Murphy Secures Commitment from Trump for 4 Pop-Up Hospitals in New Jersey
Posted on March 23, 2020 by Politico
Gov. Phil Murphy said Monday he’s received a commitment from President Donald Trump for the Federal Emergency Management Agency to operate four pop-up field hospitals in New Jersey as the state‘s health system prepares for a surge of coronavirus-related hospitalizations.
Murphy said members of his team had relayed the president’s commitment to the leadership of FEMA‘s Region II shortly before the start of his coronavirus briefing at noon.
“We are clearly going to need these field hospitals and I want to thank, again, FEMA Region II for their partnership as well as President Trump personally for his support,” Murphy said during his daily coronavirus briefing.
The number of patients to test positive for coronavirus in New Jersey climbed to 2,844, Murphy said, representing an increase of 935 from the total reported Sunday afternoon. The number of deaths climbed by seven, bringing the total statewide by 27.
The spike in positives was the result of more community spread and broader availability of coronavirus tests, the governor said. State officials are strongly discouraging residents who aren’t exhibiting symptoms from seeking tests.
The increase of community spread underscores the state’s growing need for medical supplies and hospital capacity as the global pandemic spreads across New Jersey.
Murphy effectively shut down huge swaths of the state’s retail sector over the weekend with his “stay-at-home” order.
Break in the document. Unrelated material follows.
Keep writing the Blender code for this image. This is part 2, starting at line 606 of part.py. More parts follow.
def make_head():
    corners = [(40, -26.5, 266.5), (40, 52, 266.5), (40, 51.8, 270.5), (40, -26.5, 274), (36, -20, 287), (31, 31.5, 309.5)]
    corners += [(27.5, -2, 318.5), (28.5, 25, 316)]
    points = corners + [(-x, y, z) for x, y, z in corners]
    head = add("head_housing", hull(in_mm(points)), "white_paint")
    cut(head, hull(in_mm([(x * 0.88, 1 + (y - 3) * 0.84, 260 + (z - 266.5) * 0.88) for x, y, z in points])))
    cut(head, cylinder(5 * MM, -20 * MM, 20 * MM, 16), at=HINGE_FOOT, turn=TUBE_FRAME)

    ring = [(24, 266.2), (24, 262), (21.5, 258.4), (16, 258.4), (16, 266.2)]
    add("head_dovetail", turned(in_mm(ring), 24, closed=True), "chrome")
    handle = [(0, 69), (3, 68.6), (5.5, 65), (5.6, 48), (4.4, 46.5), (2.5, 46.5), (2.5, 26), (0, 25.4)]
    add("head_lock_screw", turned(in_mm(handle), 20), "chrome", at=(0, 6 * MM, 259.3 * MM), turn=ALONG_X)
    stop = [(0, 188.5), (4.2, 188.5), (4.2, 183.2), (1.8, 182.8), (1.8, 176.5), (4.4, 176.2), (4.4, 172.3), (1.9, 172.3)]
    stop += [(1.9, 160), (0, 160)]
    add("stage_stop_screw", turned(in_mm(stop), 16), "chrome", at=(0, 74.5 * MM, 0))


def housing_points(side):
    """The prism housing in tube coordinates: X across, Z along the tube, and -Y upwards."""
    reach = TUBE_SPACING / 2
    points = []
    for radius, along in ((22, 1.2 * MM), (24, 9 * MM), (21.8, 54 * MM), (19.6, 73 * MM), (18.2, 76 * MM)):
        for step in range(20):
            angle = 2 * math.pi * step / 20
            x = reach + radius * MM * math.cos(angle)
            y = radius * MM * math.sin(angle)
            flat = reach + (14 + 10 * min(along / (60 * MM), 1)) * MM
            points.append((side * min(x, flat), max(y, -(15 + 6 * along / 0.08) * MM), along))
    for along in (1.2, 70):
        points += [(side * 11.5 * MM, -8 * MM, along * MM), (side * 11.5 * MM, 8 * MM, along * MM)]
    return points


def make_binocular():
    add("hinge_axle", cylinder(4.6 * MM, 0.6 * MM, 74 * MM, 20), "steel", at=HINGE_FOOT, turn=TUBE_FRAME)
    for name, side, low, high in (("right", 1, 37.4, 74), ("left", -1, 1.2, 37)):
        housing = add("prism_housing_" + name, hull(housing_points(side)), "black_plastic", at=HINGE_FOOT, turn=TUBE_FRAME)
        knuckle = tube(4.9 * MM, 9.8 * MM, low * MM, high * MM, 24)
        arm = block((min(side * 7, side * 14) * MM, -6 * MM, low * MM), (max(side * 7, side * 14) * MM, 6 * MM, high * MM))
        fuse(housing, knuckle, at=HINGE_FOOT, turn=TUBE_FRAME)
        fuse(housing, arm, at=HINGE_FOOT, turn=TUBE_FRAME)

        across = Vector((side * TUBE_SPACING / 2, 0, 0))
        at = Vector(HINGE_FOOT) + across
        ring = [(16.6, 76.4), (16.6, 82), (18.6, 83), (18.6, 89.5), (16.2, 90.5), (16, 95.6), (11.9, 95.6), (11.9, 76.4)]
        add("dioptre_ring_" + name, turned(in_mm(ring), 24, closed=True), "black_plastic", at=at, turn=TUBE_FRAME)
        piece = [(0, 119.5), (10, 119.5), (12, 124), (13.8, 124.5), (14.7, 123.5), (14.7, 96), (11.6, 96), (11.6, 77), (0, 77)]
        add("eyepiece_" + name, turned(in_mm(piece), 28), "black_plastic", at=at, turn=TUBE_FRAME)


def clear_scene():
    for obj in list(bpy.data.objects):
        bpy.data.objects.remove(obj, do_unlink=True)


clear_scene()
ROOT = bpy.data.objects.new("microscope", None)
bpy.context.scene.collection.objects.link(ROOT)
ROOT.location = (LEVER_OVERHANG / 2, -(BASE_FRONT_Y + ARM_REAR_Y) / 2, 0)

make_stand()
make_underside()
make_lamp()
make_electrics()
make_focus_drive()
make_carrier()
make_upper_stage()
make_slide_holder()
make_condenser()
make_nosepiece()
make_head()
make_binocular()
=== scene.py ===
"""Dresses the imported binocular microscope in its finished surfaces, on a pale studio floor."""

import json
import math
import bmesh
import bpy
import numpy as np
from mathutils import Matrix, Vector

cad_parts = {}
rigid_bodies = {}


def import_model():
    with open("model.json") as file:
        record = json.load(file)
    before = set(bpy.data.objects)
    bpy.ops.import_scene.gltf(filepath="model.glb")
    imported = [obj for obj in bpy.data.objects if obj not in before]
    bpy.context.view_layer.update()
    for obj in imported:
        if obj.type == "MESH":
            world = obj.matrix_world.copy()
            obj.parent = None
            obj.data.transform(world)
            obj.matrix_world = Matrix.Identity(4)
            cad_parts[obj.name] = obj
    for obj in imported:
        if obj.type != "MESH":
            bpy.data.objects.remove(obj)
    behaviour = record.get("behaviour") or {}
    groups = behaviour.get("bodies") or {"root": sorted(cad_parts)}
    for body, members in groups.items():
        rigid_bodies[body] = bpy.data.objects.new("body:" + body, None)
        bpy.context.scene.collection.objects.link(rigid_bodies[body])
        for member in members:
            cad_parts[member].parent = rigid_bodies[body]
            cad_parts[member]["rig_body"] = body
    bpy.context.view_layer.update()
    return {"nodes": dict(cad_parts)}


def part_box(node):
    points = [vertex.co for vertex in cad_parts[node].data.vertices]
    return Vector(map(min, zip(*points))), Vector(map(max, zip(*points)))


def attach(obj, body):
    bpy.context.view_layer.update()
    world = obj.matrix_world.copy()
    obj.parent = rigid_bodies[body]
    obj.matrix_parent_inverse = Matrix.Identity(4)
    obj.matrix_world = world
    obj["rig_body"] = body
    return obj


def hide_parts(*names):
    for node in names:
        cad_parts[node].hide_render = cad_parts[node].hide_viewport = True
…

Even with mitigation strategies ramping up, the expected surge in coronavirus hospitalizations has grown serious enough for Murphy to order the state’s acute-care hospitals to suspend elective surgeries and invasive procedures after 5 p.m. Friday — a measure that’s already been taken by many medical centers across the state.
And while the state’s capacity for testing has expanded, “sooner rather than later, I’d guess … we’re going to come to a fork in the road between resources and manpower dedicated to testing, versus manpower and resources dedicated to care,” Murphy said.
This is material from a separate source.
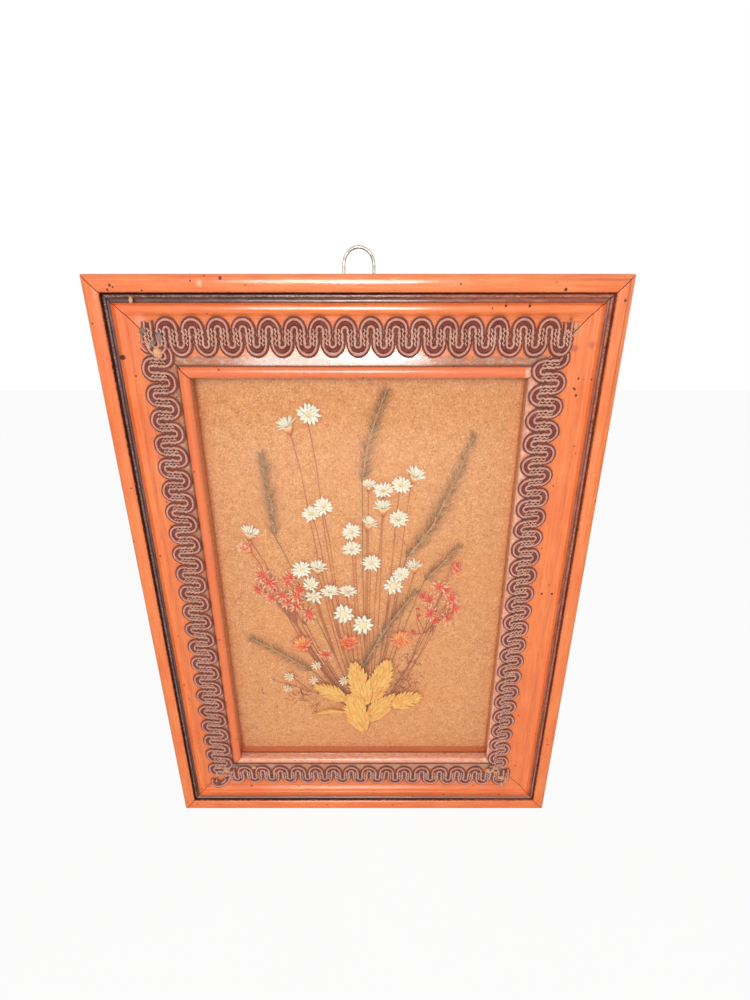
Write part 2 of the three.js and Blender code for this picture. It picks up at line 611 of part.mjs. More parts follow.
// The plants, by the shares of their heads' places. Heads that touch share a plant; a raised
// plant's stem parts just behind the heads instead of against the ground.
const PLANT_SHARES = {
  star_flower_1: { heads: [star(-0.23, 0.897, { ...aslant, turn: 0.4 })] },
  star_flower_2: { heads: [star(-0.161, 0.92, large)] },
  star_pair_3: { heads: [star(-0.168, 0.695, behind), star(-0.126, 0.715)] },
  star_flower_4: { heads: [star(-0.377, 0.658, { ...cup, ...aslant })] },
  star_pair_5: { heads: [star(0.027, 0.765, pale), star(0.075, 0.751, behind)] },
  star_pair_6: { heads: [star(0.133, 0.765), star(0.179, 0.785, behind)] },
  star_pair_7: { heads: [star(0.074, 0.712, cup), star(0.126, 0.683, behind)] },
  star_pair_8: {
    raised: true,
    hub: [0.014, 0.635],
    heads: [star(0.026, 0.671, { ...narrow, ...aslant, ...behind }), star(-0.033, 0.653)],
  },
  star_flower_9: { heads: [star(-0.034, 0.607, behind)] },
  star_flower_10: { heads: [star(0.033, 0.574)] },
  star_pair_11: {
    raised: true,
    hub: [0.172, 0.512],
    heads: [star(0.186, 0.561, { ...narrow, ...behind }), star(0.14, 0.544, narrow)],
  },
  star_flower_12: { heads: [star(0.112, 0.511, behind)] },
  star_pair_13: { heads: [star(-0.213, 0.557), star(-0.156, 0.557, behind)] },
  star_pair_14: {
    heads: [star(-0.184, 0.516, narrow), star(-0.176, 0.483, { ...cup, ...behind })],
  },
  star_pair_15: {
    heads: [star(-0.115, 0.497, cup), star(-0.051, 0.494, { ...cup, ...behind })],
  },
  star_flower_16: { heads: [star(-0.068, 0.437, large)] },
  star_flower_17: { heads: [star(0.002, 0.404, large)] },
  small_star_flower_1: { heads: [small(-0.178, 0.279)] },
  small_star_flower_2: { heads: [small(-0.075, 0.229)] },
  small_star_sprig: {
    hub: [-0.2, 0.2],
    heads: [small(-0.286, 0.242), small(-0.297, 0.205), small(-0.193, 0.229), small(-0.354, 0.229)],
  },
  red_bud_left: { colour: "red", heads: [star(-0.397, 0.616, { ...pale, ...behind })] },
  red_spray_left: {
    colour: "red",
    raised: true,
    hub: [-0.275, 0.44],
    heads: [
      floret(-0.355, 0.54),
      floret(-0.367, 0.499),
      floret(-0.332, 0.521),
      floret(-0.326, 0.479),
      floret(-0.272, 0.468),
      floret(-0.251, 0.535),
      floret(-0.238, 0.485),
      floret(-0.24, 0.457),
      floret(-0.198, 0.425),
    ],
  },
  red_spray_right: {
    colour: "red",
    raised: true,
    hub: [0.27, 0.41],
    heads: [
      floret(0.279, 0.507),
      floret(0.245, 0.471),
      floret(0.321, 0.471),
      floret(0.251, 0.432),
      floret(0.314, 0.422),
      floret(0.338, 0.451),
      floret(0.333, 0.551),
      floret(0.188, 0.378),
      floret(0.206, 0.427),
    ],
  },
  orange_flower_left: { colour: "orange", heads: [star(-0.227, 0.342)] },
  orange_flower_right: { colour: "orange", heads: [star(0.142, 0.36)] },
  red_cup_flower: { colour: "red", heads: [star(-0.052, 0.345, { ...cup, ...aslant })] },
  small_red_flower: { colour: "red", heads: [small(-0.141, 0.309)] },
  foxtail_left: { width: FOXTAIL_WIDTH, spike: [[-0.3, 0.645], [-0.304, 0.74], [-0.321, 0.837]] },
  foxtail_middle: { width: FOXTAIL_WIDTH, spike: [[0.004, 0.775], [0.035, 0.88], [0.083, 0.971]] },
  foxtail_right: {
    width: FOXTAIL_WIDTH,
    spike: [[0.156, 0.587], [0.233, 0.657], [0.301, 0.759], [0.363, 0.877]],
  },
  foxtail_far_right: {
    width: SLIM_FOXTAIL_WIDTH,
    spike: [[0.223, 0.526], [0.285, 0.572], [0.341, 0.619]],
  },
  foxtail_low_right: {
    width: SLIM_FOXTAIL_WIDTH,
    spike: [[0.004, 0.277], [0.088, 0.39], [0.196, 0.499]],
  },
  foxtail_low_left: {
    width: SLIM_FOXTAIL_WIDTH,
    spike: [[-0.199, 0.261], [-0.31, 0.315], [-0.419, 0.362]],
  },
};
const FOOT_SHARES = [0.008, 0.105];
const foot = placeOf(FOOT_SHARES);

// Where a plant's stem parts, or ends under its only head
function hubOf(plant) {
  if (plant.hub) return placeOf(plant.hub);
  if (plant.spike) return placeOf(plant.spike[0]);
  const middle = new THREE.Vector2();
  for (const head of plant.heads) {
    middle.add(placeOf(head.place).divideScalar(plant.heads.length));
  }
  if (plant.heads.length === 1) return middle;
  return middle.add(foot.clone().sub(middle).setLength(HUB_DISTANCE));
}

// The longest stems lie deepest, in layers; in each, their feet stand in the order of the fan
function layStems() {
  const stems = Object.entries(PLANT_SHARES).map(([name, plant]) => ({
    name,
    plant,
    hub: hubOf(plant),
  }));
  stems.sort((a, b) => b.hub.distanceTo(foot) - a.hub.distanceTo(foot));
  const perLayer = Math.ceil(stems.length / STEM_LAYERS);
  const deepest = GROUND_FRONT - HEAD_GAP - STEM_DIAMETER / 2;
  const angleOf = (stem) => stem.hub.clone().sub(foot).angle();
  for (let layer = 0; layer < STEM_LAYERS; layer++) {
    const row = stems.slice(layer * perLayer, (layer + 1) * perLayer);
    row.sort((a, b) => angleOf(b) - angleOf(a));
    row.forEach((stem, i) => {
      stem.depth = deepest - layer * STEM_LAYER_PITCH;
      stem.footX = foot.x + (i - (row.length - 1) / 2) * STEM_FOOT_PITCH;
    });
  }
  return stems;
}

// A whole plant in one piece: its stem, branches and heads, or its stem and spike
function plantGeometry({ plant, hub, depth, footX }) {
  const start = pointOf(new THREE.Vector2(footX, foot.y), depth);
  const hubPoint = pointOf(hub, depth);
  const pieces = [stemGeometry(start, hubPoint)];
  if (plant.spike) {
    const spikeDepth = HEAD_FRONT + FOXTAIL_THICKNESS / 2;
    pieces.push(stemGeometry(hubPoint, pointOf(hub, spikeDepth)));
    pieces.push(taperedGeometry(plant.spike, spikeDepth, plant.width, FOXTAIL_SHAPE));
    return joined(pieces);
  }
  const branchDepth = plant.raised ? SECOND_HEAD_FRONT + HEAD_THICKNESS / 2 : depth;
  if (plant.raised) pieces.push(stemGeometry(hubPoint, pointOf(hub, branchDepth)));
  for (const head of plant.heads) {
    const place = placeOf(head.place);
    const headDepth = headFront(head) + HEAD_THICKNESS / 2;
    if (plant.heads.length > 1) {
      pieces.push(stemGeometry(pointOf(hub, branchDepth), pointOf(place, branchDepth)));
    }
    if (headDepth < branchDepth) {
      pieces.push(stemGeometry(pointOf(place, branchDepth), pointOf(place, headDepth)));
    }
    pieces.push(headGeometry(head));
  }
  return joined(pieces);
}

const joined = (pieces) => geometryOf(pieces.map(solidOf).reduce((sum, piece) => sum.add(piece)));

for (const stem of layStems()) {
  const colour = stem.plant.colour ?? (stem.plant.spike ? "grass" : "petals");
  addPiece(root, stem.name, plantGeometry(stem), colour);
}

// The husks over the foot of the bunch, by the shares of their places from point to base
const HUSK_SHARES = {
  husk_left: {
    width: HUSK_WIDTH,
    behind: true,
    places: [[-0.194, 0.212], [-0.11, 0.19], [-0.05, 0.152]],
  },
  husk_thin: {
    width: THIN_HUSK_WIDTH,
    behind: true,
    places: [[-0.201, 0.107], [-0.12, 0.122], [-0.045, 0.118]],
  },
  husk_upper_left: {
    width: HUSK_WIDTH,
    places: [[-0.038, 0.279], [-0.005, 0.22], [0.019, 0.166]],
  },
  husk_upper_right: {
    width: HUSK_WIDTH,
    behind: true,
    places: [[0.101, 0.279], [0.07, 0.22], [0.023, 0.172]],
  },
  husk_right: {
    width: NARROW_HUSK_WIDTH,
    places: [[0.23, 0.183], [0.17, 0.165], [0.1, 0.13]],
  },
  husk_lower_right: {
    width: HUSK_WIDTH,
    behind: true,
    places: [[0.123, 0.172], [0.08, 0.135], [0.022, 0.086]],
  },
  husk_lower_left: {
    width: BROAD_HUSK_WIDTH,
    places: [[-0.057, 0.183], [-0.04, 0.11], [0.001, 0.051]],
  },
};

for (const [name, husk] of Object.entries(HUSK_SHARES)) {
  const depth = headFront(husk) + HUSK_THICKNESS / 2;
  addPiece(root, name, taperedGeometry(husk.places, depth, husk.width, HUSK_SHAPE), "husk");
}

export default root;
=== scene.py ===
import random
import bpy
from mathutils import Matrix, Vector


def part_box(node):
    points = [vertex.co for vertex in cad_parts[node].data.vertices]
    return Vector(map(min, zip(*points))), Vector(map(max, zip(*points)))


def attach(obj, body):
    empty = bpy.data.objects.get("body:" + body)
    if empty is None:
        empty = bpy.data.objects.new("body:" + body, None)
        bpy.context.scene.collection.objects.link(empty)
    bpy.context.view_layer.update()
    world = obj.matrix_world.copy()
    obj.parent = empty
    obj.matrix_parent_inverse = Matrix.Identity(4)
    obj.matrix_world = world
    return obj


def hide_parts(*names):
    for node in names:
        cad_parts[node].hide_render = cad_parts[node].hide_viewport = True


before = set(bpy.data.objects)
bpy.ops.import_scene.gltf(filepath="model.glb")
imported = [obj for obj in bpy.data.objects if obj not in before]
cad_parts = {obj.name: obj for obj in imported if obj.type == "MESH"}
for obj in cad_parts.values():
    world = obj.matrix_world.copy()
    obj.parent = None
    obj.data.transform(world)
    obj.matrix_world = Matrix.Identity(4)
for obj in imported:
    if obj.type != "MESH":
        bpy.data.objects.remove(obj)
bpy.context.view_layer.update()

import zlib
from math import atan2, ceil, cos, pi, radians, sin, sqrt

import bpy
import numpy as np
from mathutils import Vector, noise

# Everything is built in millimetres, as (across, depth behind the front, height), and goes into
# the scene in metres. The object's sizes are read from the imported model.
MM = 0.001
FORWARD = Vector((0, -1, 0))


def box_of(node):
    """A node's lowest and highest corners in the builder's coordinates."""
    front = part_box("rail_bottom")[0].y
    return [Vector((p.x, p.y - front, p.z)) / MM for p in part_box(node)]


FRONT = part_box("rail_bottom")[0].y / MM
HALF_WIDTH, _, TOP = box_of("rail_right")[1]
_, RAIL_DEPTH, RAIL_WIDTH = box_of("rail_bottom")[1]
OPENING_WIDTH = 2 * (HALF_WIDTH - RAIL_WIDTH)
OPENING_HEIGHT = TOP - 2 * RAIL_WIDTH
GROUND_FRONT = box_of("ground_cloth_card")[0].y


def in_scene(point):
    return (point[0] * MM, (FRONT + point[1]) * MM, point[2] * MM)


def placed(across, up, depth=0):
    """A point from its shares of the opening's width from the middle and height from its foot."""
    return Vector((across * OPENING_WIDTH, depth, RAIL_WIDTH + up * OPENING_HEIGHT))


def seeded(name):
    return random.Random(zlib.crc32(name.encode()))


def add_object(name, data):
    made = bpy.data.objects.new(name, data)
    bpy.context.scene.collection.objects.link(made)
    return made


# Node trees and materials

SOCKETS = {
    "colour": "Base Color",
    "coat": "Coat Weight",
    "coat_roughness": "Coat Roughness",
    "sheen": "Sheen Weight",
    "specular": "Specular IOR Level",
}


def linear(colour):
    """Linear light from a colour written as 0 to 255 on the screen; all else stays as it is."""
    if not isinstance(colour, tuple):
        return colour
    parts = [c / 255 for c in colour]
    return tuple(c / 12.92 if c <= 0.04045 else ((c + 0.055) / 1.055) ** 2.4 for c in parts) + (1,)


class Value:
    """A node's output that can be reckoned with; each operation adds a node."""

    def __init__(self, nodes, socket):
        self.nodes, self.socket = nodes, socket

    def __add__(self, other):
        return self.nodes.calc("ADD", self, other)

    def __sub__(self, other):
        return self.nodes.calc("SUBTRACT", self, other)

    def __rsub__(self, other):
        return self.nodes.calc("SUBTRACT", other, self)

    def __truediv__(self, other):
        return self.nodes.calc("DIVIDE", self, other)

    def __mul__(self, other):
        kind = "VectorMath" if isinstance(other, tuple) else "Math"
        return self.nodes.out(kind, (self, other), operation="MULTIPLY")


class Nodes:
    """A node tree. Most of its methods add a node and return its output."""

    def __init__(self, tree):
        self.tree = tree

    def node(self, kind, inputs=(), **settings):
        node = self.tree.nodes.new("ShaderNode" + kind)
        for name, value in settings.items():
            setattr(node, name, value)
        for key, value in inputs.items() if isinstance(inputs, dict) else enumerate(inputs):
            self.feed(node.inputs[key], value)
        return node

    def out(self, kind, inputs=(), output=0, **settings):
        return Value(self, self.node(kind, inputs, **settings).outputs[output])

    def feed(self, socket, value):
        if isinstance(value, Value):
            self.tree.links.new(value.socket, socket)
        else:
            socket.default_value = value

    def calc(self, operation, first, second=0.0):
        return self.out("Math", (first, second), operation=operation)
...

“That’s a balance we’re going to have to get right,” he said. “As much as we want to be a leader in testing in our country, the fact of the matter is, we have to, in a limited resource world, in a limited manpower world, we may have to tilt the machine more toward the care side.”
State Health Commissioner Judith Persichilli and other state health officials have been working with the U.S. Army Corps of Engineers and hospital systems to reopen closed hospitals and shuttered wings of active hospitals. Persichilli also said hotels are now being considered among the growing list of facilities — including dormitories and closed nursing homes — that could accommodate a medical surge.
“We’re looking at the whole continuum so that the patients in New Jersey will be taken care of at the same level of care. It just might be at a different venue,” Persichilli said during Monday’s briefing, later adding that the state is also seeking around 400 ventilators from the U.S. Department of Health and Human Services to distribute across the state’s health system.
In addition to securing Trump’s approval of pop-up hospitals in the state, Murphy said he told the president the state continues to face shortfalls in critical medical supplies — most desperately, personal protective equipment (PPE) for health workers — as well as financial resources.
On Sunday, New Jersey received a donation of 153,000 face masks, including 75,000 N95 respirators, from an emergency stockpile held by the Newark-based insurance giant Prudential Financial. Murphy says he’s had discussions with Goldman Sachs, where he spent the bulk of his professional career before entering politics, about obtaining supplies from that bank’s strategic reserve.
Col. Patrick Callahan, superintendent of the New Jersey State Police, said he’s also sent out requests to the state’s public school districts for any PPE they may have stockpiled in anticipation of a possible Ebola outbreak several years ago.
Earlier this month, the state received 84,000 N95 respirator masks, 200,000 face masks and 38,000 face shields from the federal government’s Strategic National Stockpile, though Murphy said that represented only a fraction of what the state had requested.
Even with incoming federal support in expanding the state’s hospital capacity, that doesn’t take into account the resources New Jersey will likely need to restore its balance sheet and provide services to residents as the economy continues its slide. Congress has so far been able to pass a $1.8 trillion stimulus package over unemployment provisions and regulations for how businesses could use the federal government’s cash assistance.
“We are desperate for direct state cash assistance,” Murphy said, repeating his claim that New Jersey, New York, Pennsylvania and Connecticut will need at least $100 billion to shore up their finances amid the pandemic. “We need the federal government to come in with a big bucket of money to continue to do that [respond to the crisis].”
While Trump offered few other specifics on how the federal government would be assisting New Jersey moving forward, he did take a few moments in the five- to 10-minute phone call to tell Murphy about his belief that an anti-malaria drug, hydroxychloroquine, could prevent Covid-19.
“He talked for a minute about some of these malaria drugs he’s very focused on, and that he believes can change some people’s outcomes even those who are very sick,” Murphy said. “I’m not a health expert so, I don’t have an opinion on that.”
“I’m not sure I walked away from the call with anything specific on PPE,” Murphy said. “In fact I know I didn’t.